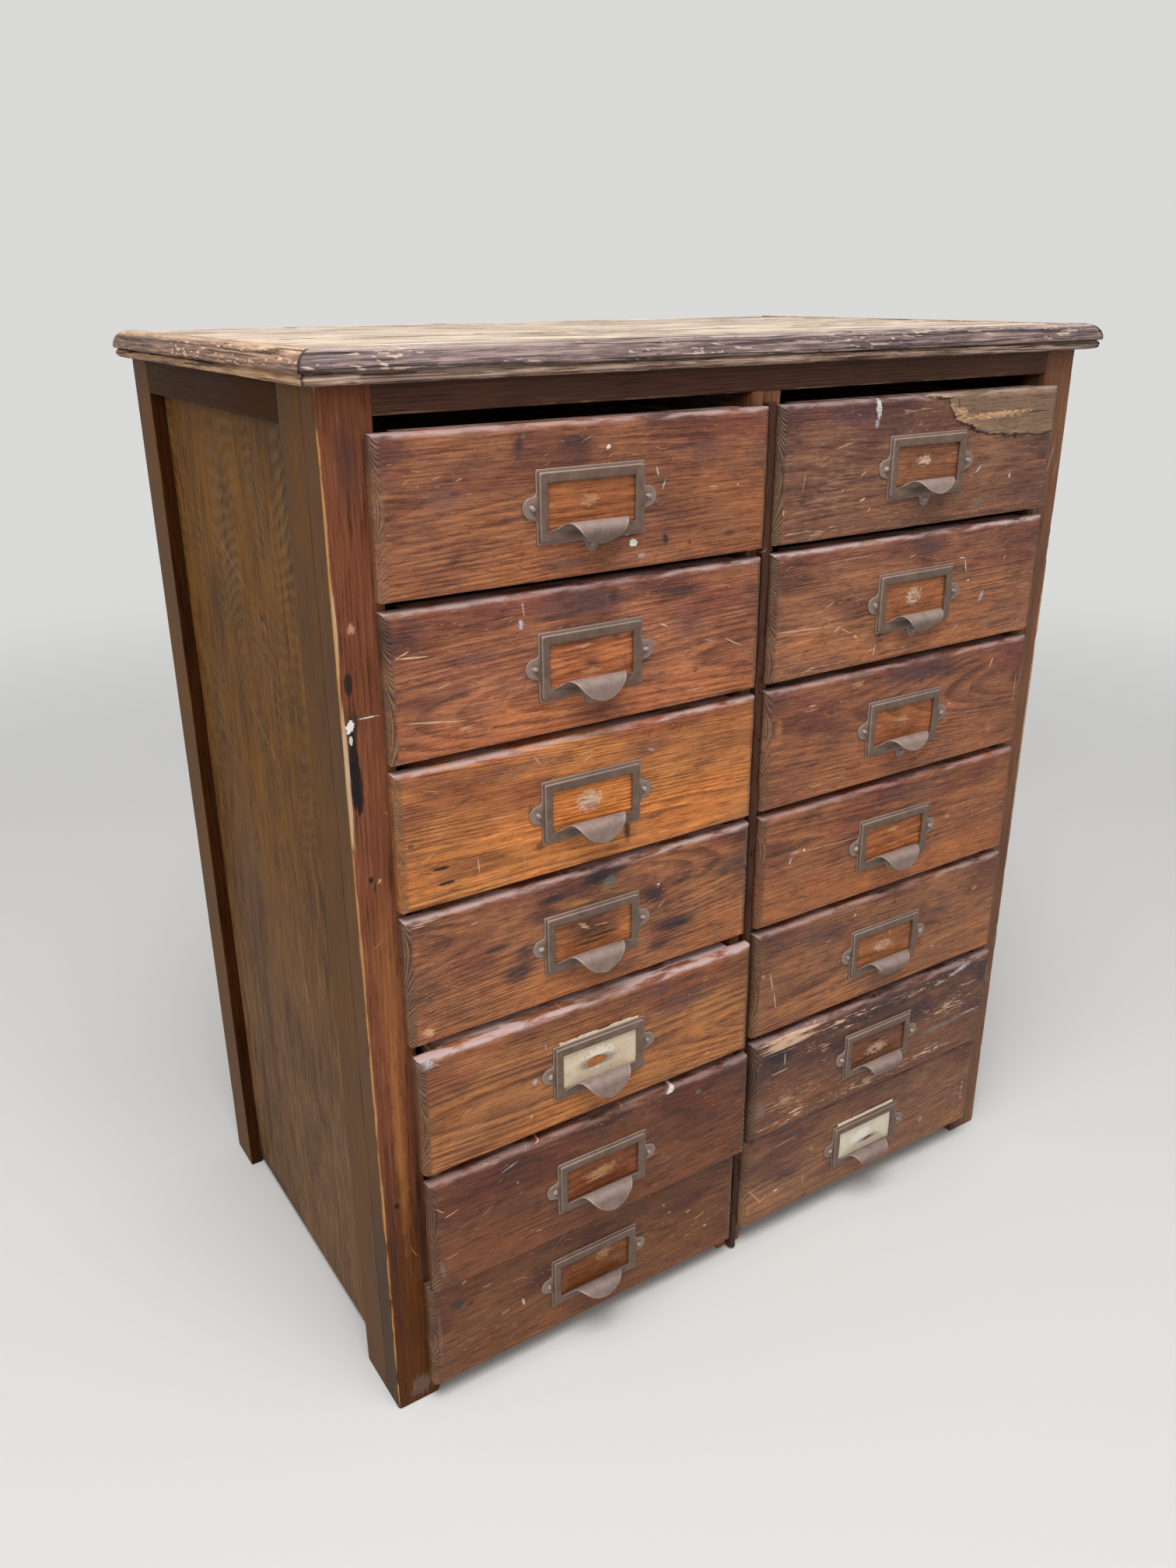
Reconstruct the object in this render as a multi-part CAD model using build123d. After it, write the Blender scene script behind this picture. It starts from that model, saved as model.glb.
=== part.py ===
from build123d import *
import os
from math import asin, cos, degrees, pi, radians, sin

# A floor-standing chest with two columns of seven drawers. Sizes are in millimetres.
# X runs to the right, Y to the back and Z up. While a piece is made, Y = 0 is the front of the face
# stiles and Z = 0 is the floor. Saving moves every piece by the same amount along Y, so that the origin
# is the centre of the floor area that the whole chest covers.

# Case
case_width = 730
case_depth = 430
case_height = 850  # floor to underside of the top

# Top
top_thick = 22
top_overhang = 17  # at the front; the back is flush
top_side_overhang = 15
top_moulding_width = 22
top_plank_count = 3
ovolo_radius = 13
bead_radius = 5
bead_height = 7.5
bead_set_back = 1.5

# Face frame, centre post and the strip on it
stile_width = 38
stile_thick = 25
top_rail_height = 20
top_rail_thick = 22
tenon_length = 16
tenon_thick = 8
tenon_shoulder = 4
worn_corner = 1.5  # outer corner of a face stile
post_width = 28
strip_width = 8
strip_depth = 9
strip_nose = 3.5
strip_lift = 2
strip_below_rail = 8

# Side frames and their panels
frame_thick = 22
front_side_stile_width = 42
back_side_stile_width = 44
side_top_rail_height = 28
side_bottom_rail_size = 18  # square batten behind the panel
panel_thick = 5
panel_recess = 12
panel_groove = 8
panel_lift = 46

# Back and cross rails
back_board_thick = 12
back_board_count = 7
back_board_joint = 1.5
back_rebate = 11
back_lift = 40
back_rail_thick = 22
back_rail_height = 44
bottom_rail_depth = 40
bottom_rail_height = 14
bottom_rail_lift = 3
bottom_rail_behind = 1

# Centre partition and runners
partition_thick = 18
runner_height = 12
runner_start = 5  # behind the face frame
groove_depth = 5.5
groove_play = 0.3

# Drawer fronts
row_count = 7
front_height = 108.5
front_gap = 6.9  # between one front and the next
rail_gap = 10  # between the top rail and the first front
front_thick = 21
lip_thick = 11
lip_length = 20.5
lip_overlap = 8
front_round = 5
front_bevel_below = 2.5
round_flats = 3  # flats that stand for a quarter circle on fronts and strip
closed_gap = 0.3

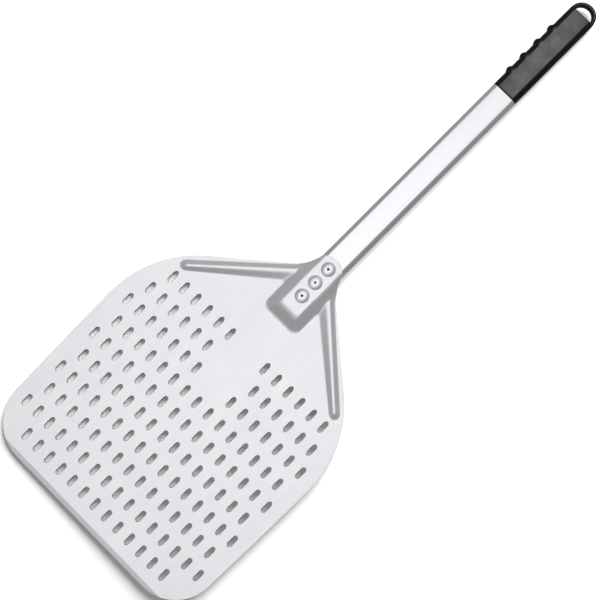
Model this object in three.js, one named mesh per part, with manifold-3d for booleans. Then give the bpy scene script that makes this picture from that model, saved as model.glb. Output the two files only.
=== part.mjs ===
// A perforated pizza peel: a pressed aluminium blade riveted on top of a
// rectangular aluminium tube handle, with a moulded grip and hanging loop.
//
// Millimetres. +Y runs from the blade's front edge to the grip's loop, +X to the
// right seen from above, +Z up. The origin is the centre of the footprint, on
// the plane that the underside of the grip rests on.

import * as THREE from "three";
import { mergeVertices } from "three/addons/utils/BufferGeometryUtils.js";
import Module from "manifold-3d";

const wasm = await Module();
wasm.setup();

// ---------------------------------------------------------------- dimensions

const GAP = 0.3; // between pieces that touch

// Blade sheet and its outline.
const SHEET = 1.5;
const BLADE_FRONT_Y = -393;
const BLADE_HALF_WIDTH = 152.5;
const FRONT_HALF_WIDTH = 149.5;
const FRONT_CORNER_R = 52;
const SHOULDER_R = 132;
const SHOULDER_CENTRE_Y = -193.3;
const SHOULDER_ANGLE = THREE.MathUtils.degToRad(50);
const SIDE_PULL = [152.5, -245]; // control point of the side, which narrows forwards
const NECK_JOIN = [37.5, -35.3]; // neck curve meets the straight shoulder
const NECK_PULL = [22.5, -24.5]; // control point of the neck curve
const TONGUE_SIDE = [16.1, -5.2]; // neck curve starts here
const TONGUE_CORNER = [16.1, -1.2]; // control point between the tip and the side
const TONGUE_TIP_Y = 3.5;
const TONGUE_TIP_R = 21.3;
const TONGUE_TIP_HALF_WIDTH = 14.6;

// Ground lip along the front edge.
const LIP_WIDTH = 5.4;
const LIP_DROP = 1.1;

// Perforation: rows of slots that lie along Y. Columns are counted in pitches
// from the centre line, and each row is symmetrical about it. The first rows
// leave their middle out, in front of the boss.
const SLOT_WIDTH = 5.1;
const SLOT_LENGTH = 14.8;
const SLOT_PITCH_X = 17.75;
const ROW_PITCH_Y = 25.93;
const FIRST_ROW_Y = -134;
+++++
> **STATED PROBLEM**
The records above must be output exactly, in full.

> **IN RESPONSE**
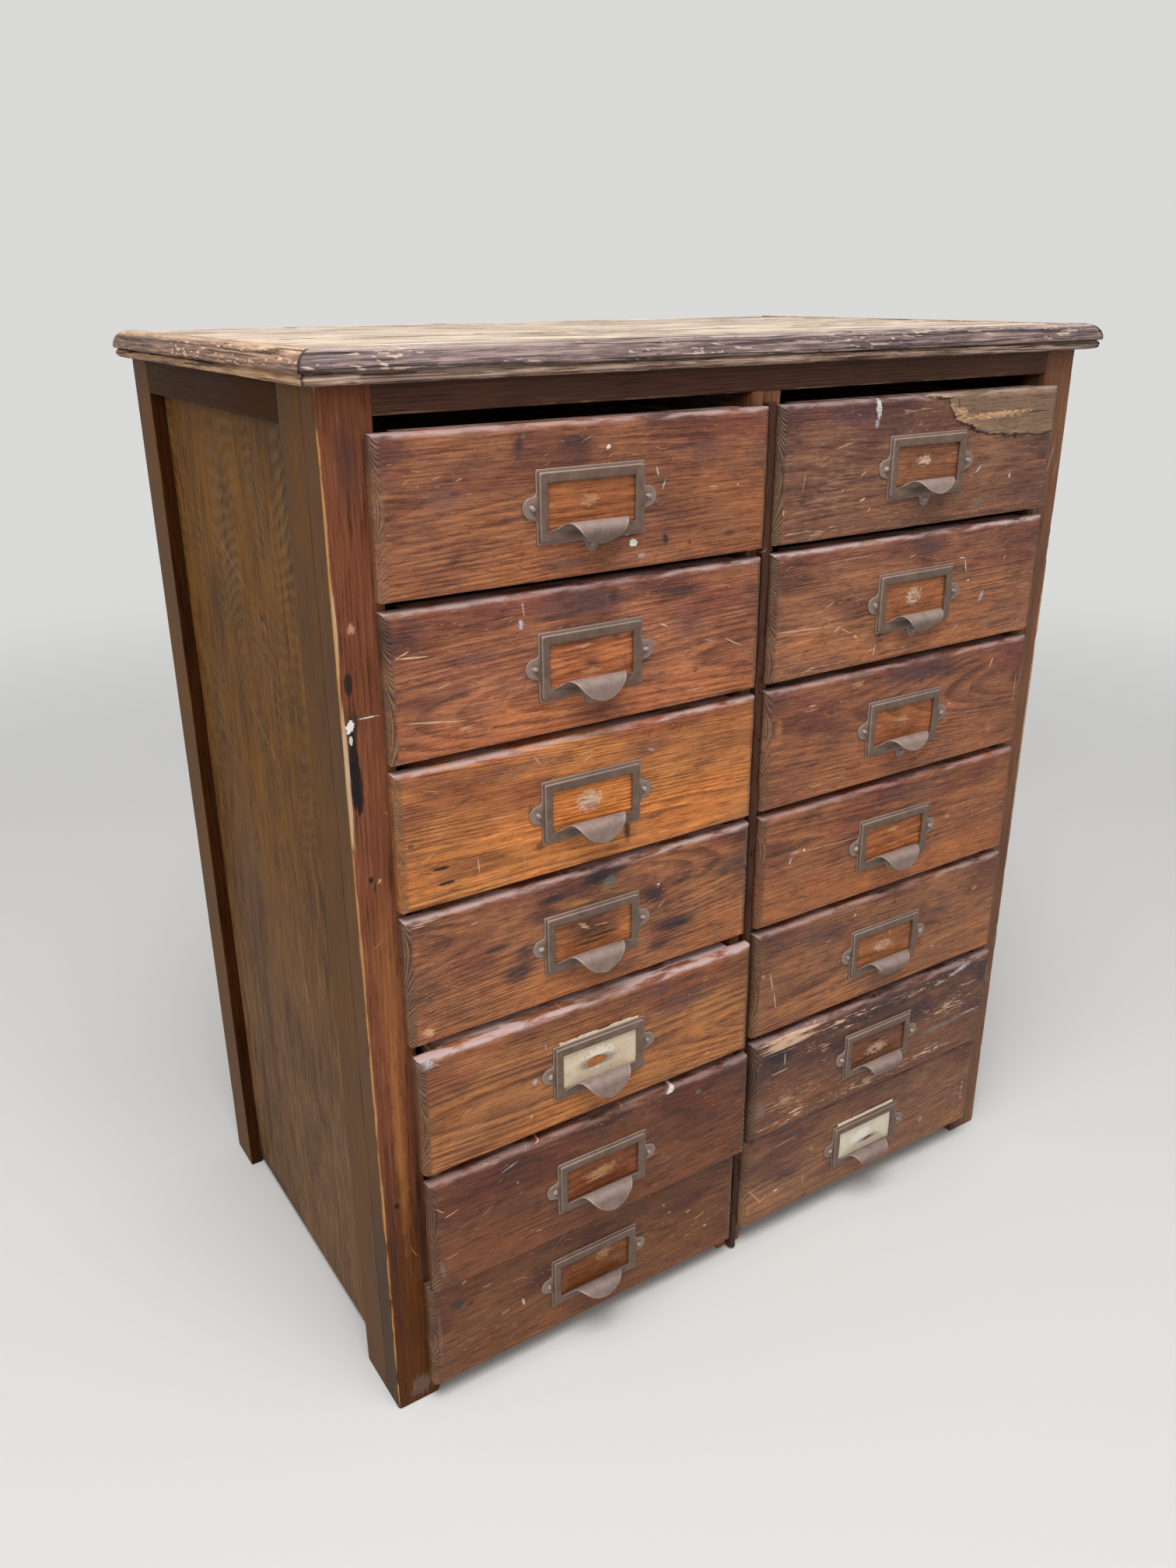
Reconstruct the object in this render as a multi-part CAD model using build123d. After it, write the Blender scene script behind this picture. It starts from that model, saved as model.glb.
=== part.py ===
from build123d import *
import os
from math import asin, cos, degrees, pi, radians, sin

# A floor-standing chest with two columns of seven drawers. Sizes are in millimetres.
# X runs to the right, Y to the back and Z up. While a piece is made, Y = 0 is the front of the face
# stiles and Z = 0 is the floor. Saving moves every piece by the same amount along Y, so that the origin
# is the centre of the floor area that the whole chest covers.

# Case
case_width = 730
case_depth = 430
case_height = 850  # floor to underside of the top

# Top
top_thick = 22
top_overhang = 17  # at the front; the back is flush
top_side_overhang = 15
top_moulding_width = 22
top_plank_count = 3
ovolo_radius = 13
bead_radius = 5
bead_height = 7.5
bead_set_back = 1.5

# Face frame, centre post and the strip on it
stile_width = 38
stile_thick = 25
top_rail_height = 20
top_rail_thick = 22
tenon_length = 16
tenon_thick = 8
tenon_shoulder = 4
worn_corner = 1.5  # outer corner of a face stile
post_width = 28
strip_width = 8
strip_depth = 9
strip_nose = 3.5
strip_lift = 2
strip_below_rail = 8

# Side frames and their panels
frame_thick = 22
front_side_stile_width = 42
back_side_stile_width = 44
side_top_rail_height = 28
side_bottom_rail_size = 18  # square batten behind the panel
panel_thick = 5
panel_recess = 12
panel_groove = 8
panel_lift = 46

# Back and cross rails
back_board_thick = 12
back_board_count = 7
back_board_joint = 1.5
back_rebate = 11
back_lift = 40
back_rail_thick = 22
back_rail_height = 44
bottom_rail_depth = 40
bottom_rail_height = 14
bottom_rail_lift = 3
bottom_rail_behind = 1

# Centre partition and runners
partition_thick = 18
runner_height = 12
runner_start = 5  # behind the face frame
groove_depth = 5.5
groove_play = 0.3

# Drawer fronts
row_count = 7
front_height = 108.5
front_gap = 6.9  # between one front and the next
rail_gap = 10  # between the top rail and the first front
front_thick = 21
lip_thick = 11
lip_length = 20.5
lip_overlap = 8
front_round = 5
front_bevel_below = 2.5
round_flats = 3  # flats that stand for a quarter circle on fronts and strip
closed_gap = 0.3

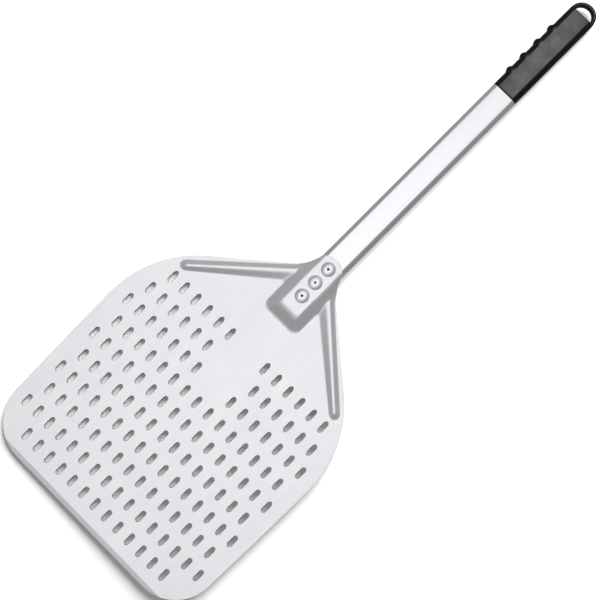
Model this object in three.js, one named mesh per part, with manifold-3d for booleans. Then give the bpy scene script that makes this picture from that model, saved as model.glb. Output the two files only.
=== part.mjs ===
// A perforated pizza peel: a pressed aluminium blade riveted on top of a
// rectangular aluminium tube handle, with a moulded grip and hanging loop.
//
// Millimetres. +Y runs from the blade's front edge to the grip's loop, +X to the
// right seen from above, +Z up. The origin is the centre of the footprint, on
// the plane that the underside of the grip rests on.

import * as THREE from "three";
import { mergeVertices } from "three/addons/utils/BufferGeometryUtils.js";
import Module from "manifold-3d";

const wasm = await Module();
wasm.setup();

// ---------------------------------------------------------------- dimensions

const GAP = 0.3; // between pieces that touch

// Blade sheet and its outline.
const SHEET = 1.5;
const BLADE_FRONT_Y = -393;
const BLADE_HALF_WIDTH = 152.5;
const FRONT_HALF_WIDTH = 149.5;
const FRONT_CORNER_R = 52;
const SHOULDER_R = 132;
const SHOULDER_CENTRE_Y = -193.3;
const SHOULDER_ANGLE = THREE.MathUtils.degToRad(50);
const SIDE_PULL = [152.5, -245]; // control point of the side, which narrows forwards
const NECK_JOIN = [37.5, -35.3]; // neck curve meets the straight shoulder
const NECK_PULL = [22.5, -24.5]; // control point of the neck curve
const TONGUE_SIDE = [16.1, -5.2]; // neck curve starts here
const TONGUE_CORNER = [16.1, -1.2]; // control point between the tip and the side
const TONGUE_TIP_Y = 3.5;
const TONGUE_TIP_R = 21.3;
const TONGUE_TIP_HALF_WIDTH = 14.6;

// Ground lip along the front edge.
const LIP_WIDTH = 5.4;
const LIP_DROP = 1.1;

// Perforation: rows of slots that lie along Y. Columns are counted in pitches
// from the centre line, and each row is symmetrical about it. The first rows
// leave their middle out, in front of the boss.
const SLOT_WIDTH = 5.1;
const SLOT_LENGTH = 14.8;
const SLOT_PITCH_X = 17.75;
const ROW_PITCH_Y = 25.93;
const FIRST_ROW_Y = -134;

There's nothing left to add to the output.